Liberarsi di Renzi è stato negli ultimi anni il principale assillo di una vasta schiera di personaggi politici, provenienti da tutte le aree, che si sono sentiti minacciati dall’intraprendenza di un giovane baldanzoso ed arrembante, capace di scompaginare vecchi giochi di potere, snidare conventicole, sfidare gli avversari in campo aperto, senza curarsi di prevedibili ritorsioni.
Il ragazzo, ambizioso ed irriverente, ha impugnato la spada fiammeggiante del riformismo, in un Paese conservatore, che lo ha sempre rifiutato, così come è stato, nella stragrande maggioranza, indifferente alle pulsioni risorgimentali degli ottocenteschi spiriti eletti.
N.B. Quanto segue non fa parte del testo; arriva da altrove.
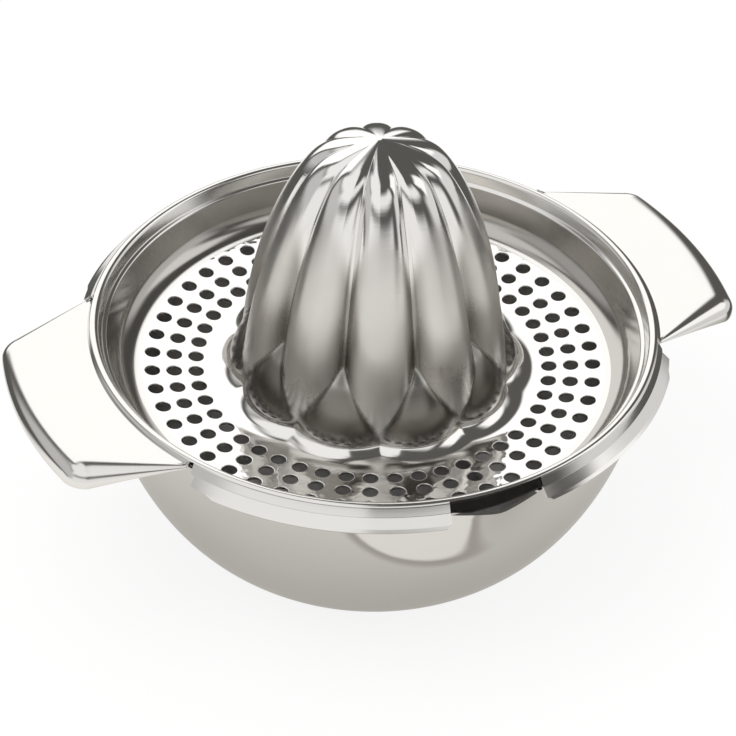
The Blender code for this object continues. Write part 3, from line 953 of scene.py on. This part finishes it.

Lo spirito del tempo ripropone il ruolo dei tribuni della plebe, pronti a farsi interpreti di ogni rivendicazione popolare, a riparare torti, ad inventare risorse per eliminare diseguaglianze, a mettere in discussione il mercato e tutti i principi dell’economia liberale, ad elevare barriere protettive contro l’invasione di uomini, merci, idee.
Remare contro questa corrente impetuosa, che ha travolto ed irriso i partiti tradizionali, e proporre soluzioni ragionevoli e graduali agli annosi e duri problemi del Paese, è stata una scommessa perduta in partenza, anche per l’ottusa faziosità di settori politici, come FI, che avrebbero dovuto chiaramente assecondare lo sforzo riformista, anziché contrapporsi
nel nome di superati poli ed aggregazioni divenute nel tempo innaturali.
Ora che la missione di eliminarlo, pregiudiziale al ritorno del vecchio consociativismo, è stata brillantemente portata a termine, lasciando sul campo le rovine dell’ingovernabilità, ora che sui gradini del Senato novelli Bruti si apprestano a pugnalarlo, abbia la forza di percorrere l’ultimo miglio e di strapparsi di dosso la camicia di Nesso di un partito, il PD, incapace di reggere il lavoro di costruzione dei sogni, ma solo incline a nutrirsi del potere, anche delle briciole che potrebbero dispensargli gli odierni vincitori, che lo hanno a lungo esecrato e vilipeso.